The creation story in Genesis suggests an alternative to the image of God as an unmoved Mover. It offers the image of God as the deep Listener who was listening to something other than God even before the world was created. More specifically it suggests that when God began creating the universe, there was a watery chaos from which God called the universe into existence. If something like this creative energy really existed alongside God, then God had to listen to the potentialities with the chaos in order to call the chaos into existence. Still more poignantly, God had to listen to a yearning within the divine heart: a yearning for the chaos to evolve into the heavens and the earth. What was this yearning? Did God seek companionship? We really do not know. What we do know is that, even in God, there had to be a listening.

The Listener Is the Listening

What is listening? It is the act of being present, of being aware, of being open and available, to what is given for experience, in a respectful and attentive way. Of course there are many kinds of listening. It is listening to other people to be sure, and also to the deepest of our deep desires, which are to love and be loved. If God sought companionship at the dawn of creation, then God was listening to these desires, too.

Of course there are many kinds of listening. An advertising executive will listen to the public in order to sell a product; a celebrity will listen to fans in order to receive flattery; a torturer will listen to a prisoner in order better to understand what causes pain. We have in mind what a Buddhist might call wise and compassionate listening. When this listening is responsive to another person, it is gentle and non-violent. It is guided, not by the aim of conquering or controlling, but by the aim of being with another in a sensitive way, and of responding with wisdom and compassion.

Understood in this way, then, listening is not simply a matter of the ears. It can also occur through touch, sight, smell, and sound; and it can be guided by intuition, imagination, and reason. When a nurse gently binds the wound of a person who is injured, she is listening with her hands; when a businessman calculates the possible outcomes of a business decision with an eye to serving the poor, he is listening with his reason. There are many ways to listen and there are many kinds of listeners. People who do not hear very well can listen very deeply; and people with perfect hearing can fail to listen.

When we truly listen to others, we are not self-preoccupied or anxious.
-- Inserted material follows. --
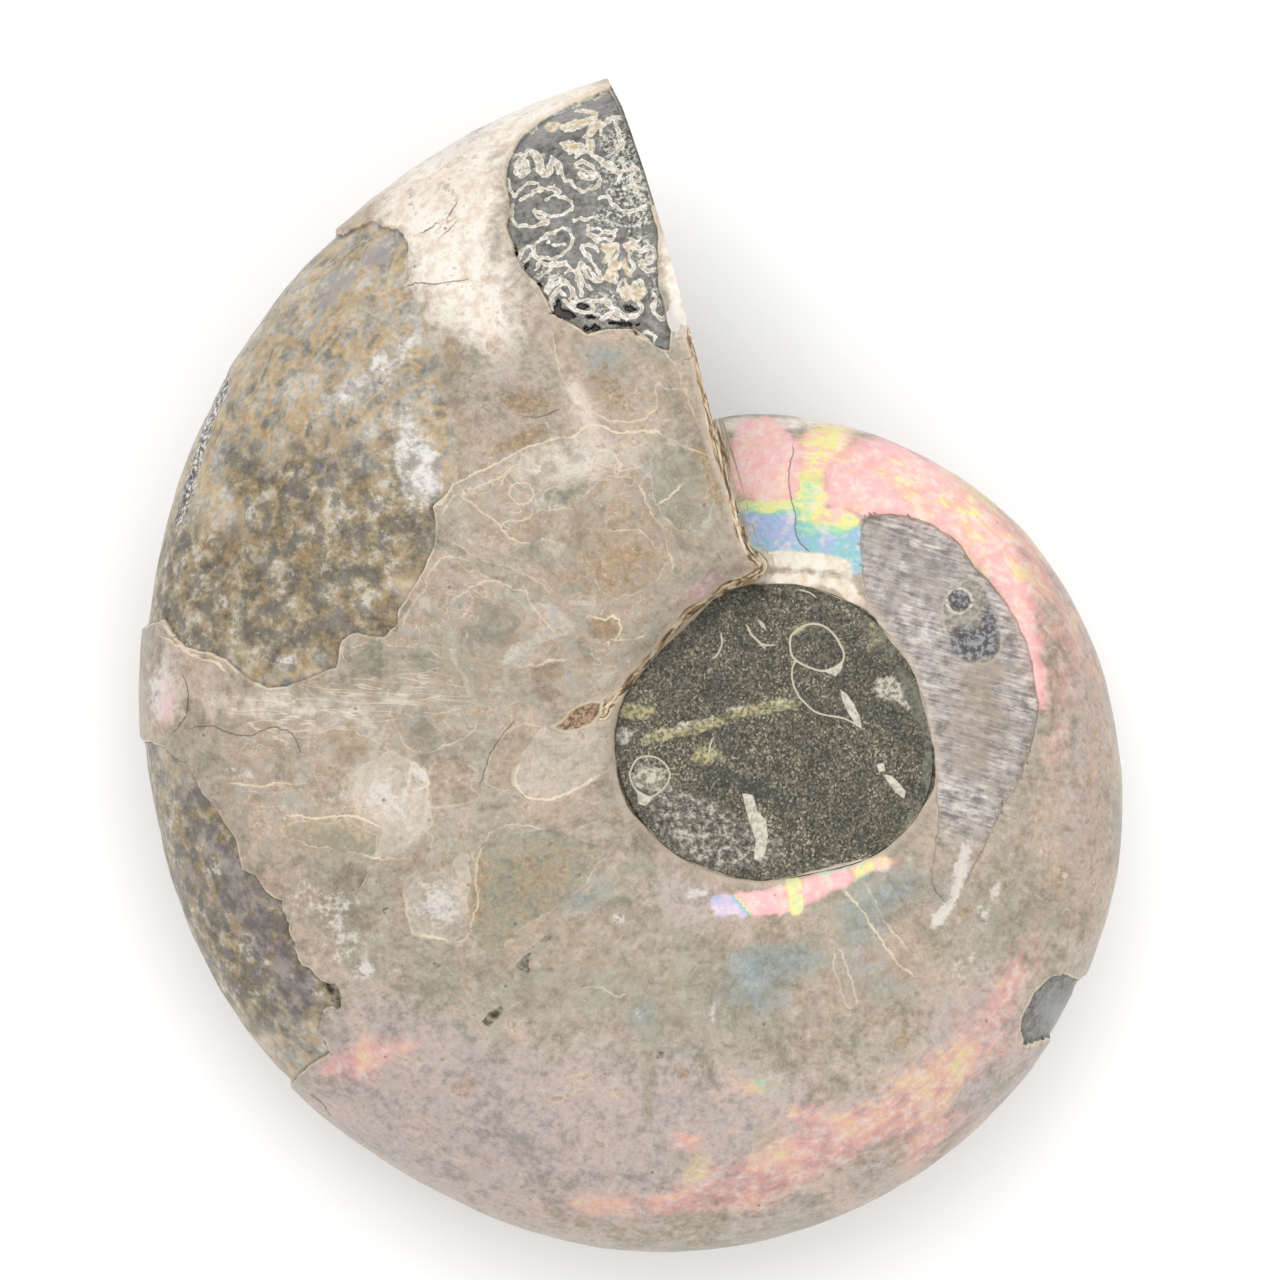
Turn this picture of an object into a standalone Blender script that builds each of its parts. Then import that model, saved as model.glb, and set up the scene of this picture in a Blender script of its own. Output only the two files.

We are not even aware of ourselves because we are absorbed in who they are, in what they are saying, in how they present themselves. From our side of things we become them for that moment, not unlike the way in which we become music when we listen to music we love. And so it is that God becomes the world, moment by moment. At least this is how Whitehead saw things. For him God is not different from the act of listening to the world and sharing in its sufferings. God is the act of listening. Thus we can speak of God as the Deep Listening, everywhere at once, both witness to, and sharing in, all the sufferings of the world. Like Christ; like Kuan Yin. When we listen to others in caring ways, we become their ears and hearts. People meet them through us. “When I was hungry you gave me food, when I was lonely you listened to me.”